Dr Ian McGonigle

Anthropology

Assistant Professor

Biography

Ian McGonigle is an Assistant Professor of Anthropology with research interests in religion, technology, and social theory. Previously, he was a Nanyang Assistant Professor at Nanyang Technological University, where he founded and directed a Global Science, Technology, and Society Laboratory. He has also held postdoctoral positions at Tel Aviv University, Harvard University, and the University of Cambridge.

 

Ian received a BA in Biochemistry with Cell Biology from Trinity College Dublin in 2007; a PhD in Biochemistry from the University of Cambridge in 2010; an MA in Cultural Anthropology from the University of Chicago in 2013; and an AM in Social Anthropology, in 2015, and a PhD in Middle Eastern Studies and Anthropology, in 2018, from Harvard University.

 

As a biologist, Ian worked on resolving the structure-function relationships of ligand-gated ion channels, through site-directed mutagenesis studies, computational modelling, and electrophysiological and pharmacological assays. His work helped reveal the molecular basis of the selective insecticidal activity of Ginkgo biloba, an ancient Chinese herbal medicine.
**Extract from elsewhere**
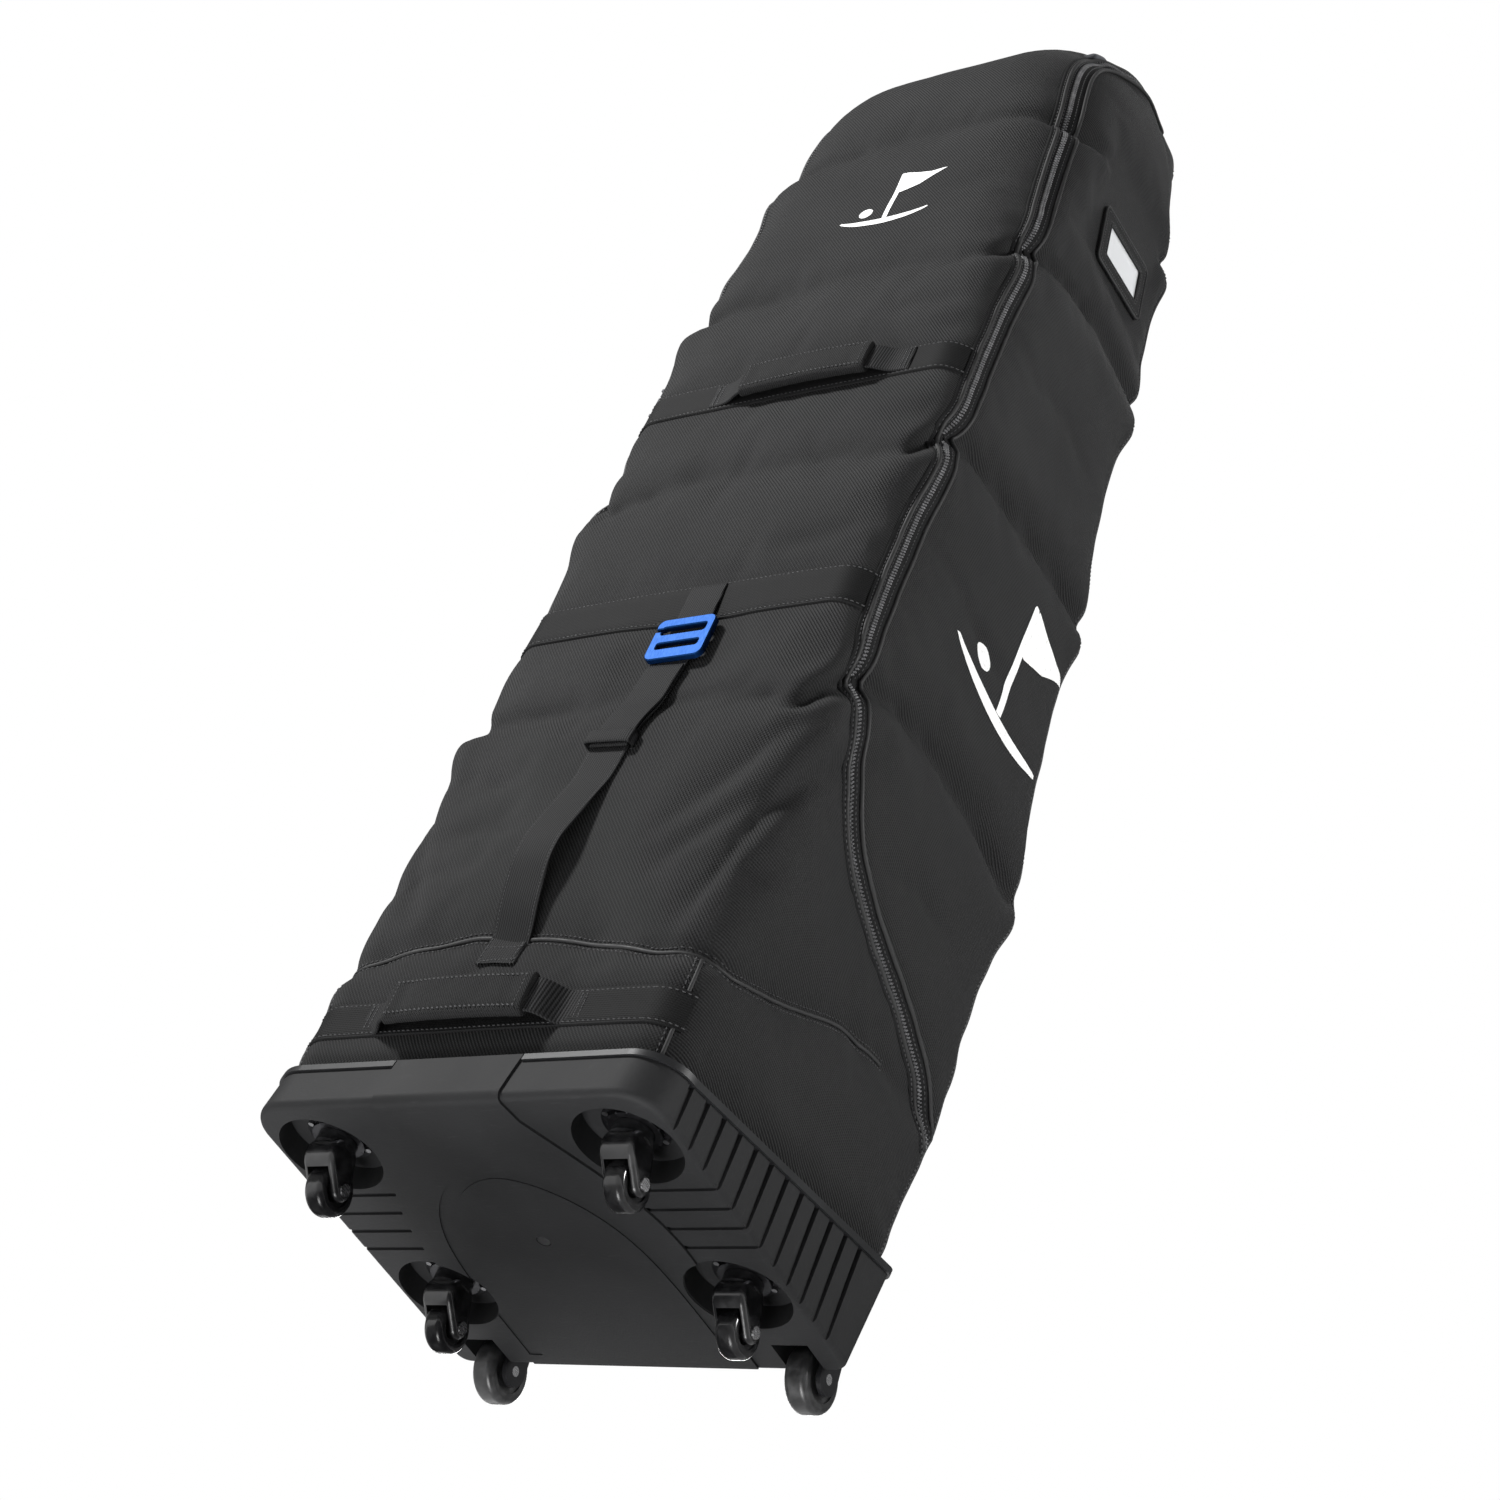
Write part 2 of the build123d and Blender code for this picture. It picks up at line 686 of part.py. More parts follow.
def build_pieces():
    pieces = {
        "base_tray": base_tray(),
        "skid_plate": skid_plate(),
        "rim_bead": rim_bead(),
        "base_screws": base_screws(),
        "caster_plates": caster_plates(),
        "swivel_rings": swivel_rings(),
    }
    for place, (x, y) in caster_places().items():
        pieces[f"caster_fork_{place}"] = caster_fork(x, y)
        pieces[f"caster_axle_{place}"] = caster_axle(x, y)
        pieces[f"caster_wheel_{place}"] = caster_wheel(x, y)
    for side_name, side in (("right", 1), ("left", -1)):
        pieces[f"wheel_housing_{side_name}"] = wheel_housing(side)
        pieces[f"large_axle_{side_name}"] = large_axle(side)
        pieces[f"large_wheel_{side_name}"] = large_wheel(side)
    front = (-200, -100)
    half_gap = fold_gap / 2
    pieces["boot_front"] = shell_strip(front, (shell_bottom, fold_height - half_gap))
    pieces["lid_panel"] = shell_strip(front, (fold_height + half_gap, lid_top_start))
    pieces["lid_top"] = shell_strip((-200, lid_rear_y), (lid_top_start, shell_top + 5))
    pieces["back_panel"] = shell_strip((lid_rear_y + panel_gap, 200), (shell_bottom, shell_top + 5))
    core = side_core() - zip_slot()
    pieces.update(on_both_sides("side_panel", core - under_zip()))
    pieces.update(on_both_sides("boot_side", core & under_zip()))
    pieces.update(on_both_sides("zip_track", zip_track()))
    pieces["zip_slider_upper"] = zip_slider(slider_upper_z, 1)
    pieces["zip_slider_lower"] = zip_slider(slider_lower_z, -1)
    pieces["zip_pull_upper"] = zip_pull(slider_upper_z, 1)
    pieces["zip_pull_lower"] = zip_pull(slider_lower_z, -1)
    pieces["lower_band"] = front_band(lower_band_z)
    pieces["middle_band"] = front_band(middle_band_z)
    pieces["upper_band"] = front_band(upper_band_z)
    pieces["lower_grip"] = grip_sleeve(lower_grip_x, lower_grip_z, lower_grip_front)
    pieces["lower_grip_tabs"] = grip_tabs(lower_grip_x, lower_grip_z, lower_grip_front)
    pieces["upper_grip"] = grip_sleeve(upper_grip_x, upper_grip_z, upper_grip_front)
    pieces["upper_grip_tabs"] = grip_tabs(upper_grip_x, upper_grip_z, upper_grip_front)
    pieces["lash_strap_lower"] = lash_strap_lower()
    pieces["lash_strap_upper"] = lash_strap_upper()
    pieces["strap_keeper"] = strap_keeper()
    pieces["hook_buckle"] = hook_buckle()
    pieces["buckle_loop"] = buckle_loop()
    pieces["id_pocket"] = id_frame()
    pieces["id_window"] = id_window()
    pieces["id_card"] = id_card()
    pieces["base_liner"] = base_liner()
    pieces["back_board"] = back_board()
    pieces["top_pad"] = top_pad()
    pieces["inner_straps"] = inner_straps()
    pieces["inner_buckles"] = inner_buckles()
    return pieces


os.makedirs("parts", exist_ok=True)
for name, shape in build_pieces().items():
    export_step(shape, f"parts/{name}.step")
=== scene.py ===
import math

import bmesh
import bpy
import numpy as np
from mathutils import Matrix, Vector, noise
from mathutils.bvhtree import BVHTree
from mathutils.geometry import delaunay_2d_cdt
from mathutils.kdtree import KDTree


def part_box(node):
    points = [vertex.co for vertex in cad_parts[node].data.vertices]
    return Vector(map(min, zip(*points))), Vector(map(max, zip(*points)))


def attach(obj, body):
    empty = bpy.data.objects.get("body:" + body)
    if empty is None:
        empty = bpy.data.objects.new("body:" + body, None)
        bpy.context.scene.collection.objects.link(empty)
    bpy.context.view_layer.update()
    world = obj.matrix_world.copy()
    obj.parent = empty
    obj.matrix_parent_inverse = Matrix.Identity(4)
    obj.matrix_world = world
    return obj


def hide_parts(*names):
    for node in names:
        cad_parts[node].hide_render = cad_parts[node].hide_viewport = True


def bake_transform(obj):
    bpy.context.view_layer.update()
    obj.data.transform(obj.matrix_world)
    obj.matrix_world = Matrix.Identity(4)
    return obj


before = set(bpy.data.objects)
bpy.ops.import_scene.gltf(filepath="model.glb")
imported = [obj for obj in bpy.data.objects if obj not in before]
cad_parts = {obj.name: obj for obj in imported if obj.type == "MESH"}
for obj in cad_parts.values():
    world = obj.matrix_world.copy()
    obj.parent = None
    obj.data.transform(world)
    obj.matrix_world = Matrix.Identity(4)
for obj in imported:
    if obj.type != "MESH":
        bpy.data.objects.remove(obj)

# The shapes below are worked out in millimetres and become metres when a mesh is made.
MM = 0.001
scene = bpy.context.scene
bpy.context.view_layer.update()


def box_mm(node):
    """Lowest and highest corner of a CAD node, in millimetres."""
    low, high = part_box(node)
    return np.array(low) / MM, np.array(high) / MM


def unit(vectors):
    vectors = np.asarray(vectors, float)
    return vectors / np.maximum(np.linalg.norm(vectors, axis=-1, keepdims=True), 1e-9)


# ---------------------------------------------------------------- driving sizes, mm
half_width = box_mm("back_panel")[1][0]
front_y = box_mm("lid_panel")[0][1]
top_z = box_mm("lid_top")[1][2]
bottom_z = box_mm("back_panel")[0][2]
top_front_round = 158.0
top_rear_round = 38.0
dome_centre = (front_y + top_front_round, top_z - top_front_round)
rear_heights = (40.0, 132.0, 300.0, 480.0, 1403.0)
rear_depths = (143.0, 153.0, 174.0, 174.0, 50.4)
rear_corner = 12.0
rim_level, rim_knee, rim_back, rim_back_y = 75.0, -126.0, 126.0, 160.0
zip_y = -128.0
zip_sweep = [(162, 245), (123, 281), (59, 306), (1, 324), (-57, 351), (-92, 400), (-114, 452),
             (zip_y, 505)]
lid_rear_y = box_mm("lid_top")[1][1]
wall = 7.0
webbing = 1.8


# ---------------------------------------------------------------- node materials
def node(tree, kind, inputs=None, **settings):
    """A shader node; each input is a value or another node's output."""
    made = tree.nodes.new(kind)
    for key, value in settings.items():
        setattr(made, key, value)
    for key, value in (inputs or {}).items():
        if isinstance(value, bpy.types.NodeSocket):
            tree.links.new(value, made.inputs[key])
        else:
            made.inputs[key].default_value = value
    return made


def maths(tree, operation, a, b=0.0, c=0.5):
    return node(tree, "ShaderNodeMath", {0: a, 1: b, 2: c}, operation=operation).outputs[0]


def position(tree, scale=(1, 1, 1), turn=(0, 0, 0)):
    """Object coordinates, which are the frame's own, scaled and turned."""
    coordinates = node(tree, "ShaderNodeTexCoord").outputs["Object"]
    mapping = node(tree, "ShaderNodeMapping", {"Vector": coordinates, "Scale": scale, "Rotation": turn})
    return mapping.outputs[0]


def speckle(tree, scale, detail=4.0, stretch=(1, 1, 1), turn=(0, 0, 0)):
    place = position(tree, stretch, turn)
    return node(tree, "ShaderNodeTexNoise", {"Vector": place, "Scale": scale, "Detail": detail}).outputs[0]


def ramp(tree, factor, low, high, dark, light):
    """Colour going from dark to light while factor goes from low to high."""
    made = node(tree, "ShaderNodeValToRGB", {"Fac": factor})
    first, last = made.color_ramp.elements
    first.position, last.position = low, high
    first.color, last.color = (*dark, 1), (*light, 1)
    return made.outputs[0]


def ribs(tree, direction, pitch):
    """Fine parallel ribs, 0 to 1, across a direction in the frame, pitch in millimetres."""
    coordinates = node(tree, "ShaderNodeTexCoord").outputs["Object"]
    along = node(tree, "ShaderNodeVectorMath", {0: coordinates, 1: direction}, operation="DOT_PRODUCT")
    turns = maths(tree, "MULTIPLY", along.outputs["Value"], 2 * math.pi / (pitch * MM))
    wave = maths(tree, "SINE", turns)
    return maths(tree, "MULTIPLY_ADD", wave, 0.5, 0.5)


def mix(tree, factor, a, b):
    """Two values mixed by a factor."""
    return node(tree, "ShaderNodeMix", {"Factor": factor, 2: a, 3: b}, data_type="FLOAT").outputs[0]


def mix_colour(tree, factor, a, b, blend="MIX"):
    """Two colours mixed; sockets 6 and 7 are the Mix node's colours."""
    made = node(tree, "ShaderNodeMix", {0: factor, 6: a, 7: b}, data_type="RGBA", blend_type=blend)
    return made.outputs[2]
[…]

He also helped identify a novel agonist binding mechanism in an insect GABA receptor involving a double cation-pi interaction. His work was published in top scientific journals including Biochemistry, Biophysical Journal, The FASEB Journal, and The Journal of Neuroscience.

 

Ian’s work in the social study of science circles the role of science in identity formation and nation-building, taking two broad approaches: One set of projects has examined the ways biology refracts and reiterates individual and group ethnic and national identities, as, for example, in genetic testing, in intellectual property rights to ethnomedical knowledge, or natural product consumption. The second major line of work examines the ways states enrol the biosciences to build up national scientific prestige and to foster a vision of prosperous and healthy futures through initiatives such as national genome programs, national biobanks, or national scientific development plans. Together, these two bodies of research reveal the privileged role of biology in mediating ethnic and national identities and, consequently, in stabilizing national consciousnesses. His book, Genomic Citizenship (MIT Press 2021), based on his Harvard dissertation that won the Association for Middle East Anthropology dissertation award, expands on this theme and theorizes these relationships.

 

His second long-term ethnographic project focused on religious nationalism in contemporary Israel and examined how ethnic and indigenous identities get reified in the context of contested West Bank territories and its Jewish religious settlers. This project yielded a multi-award-winning ethnographic film and a co-edited volume titled Settler Indigeneity (McGill-Queen’s UP 2023), which documents and discusses the processes of settler-nativization in conversation with a variety of related literature in anthropology, cultural studies, Israel studies, religious studies, and settler-colonial studies. This project delineates the complex and sometimes surprising ways in which ethnoreligious identities and biblical textual traditions become concrete structures in the context of the contested West Bank. This material also led to an article that discusses the temporal experiences of the settlers in relation to the perception of fulfilled biblical prophecies.

 

As a filmmaker, Ian has produced and directed two ethnographic films about science, identity, and religion, which have won more than a dozen international film festival awards and have been screened at selective venues around the world, including Ethnografilm Paris, Dhaka International Film Festival, Religion Today Film Festival, and Catalina Film Festival.

 

Ian is currently interested in the relationships between Kabbalah (Jewish Mysticism) and social theory.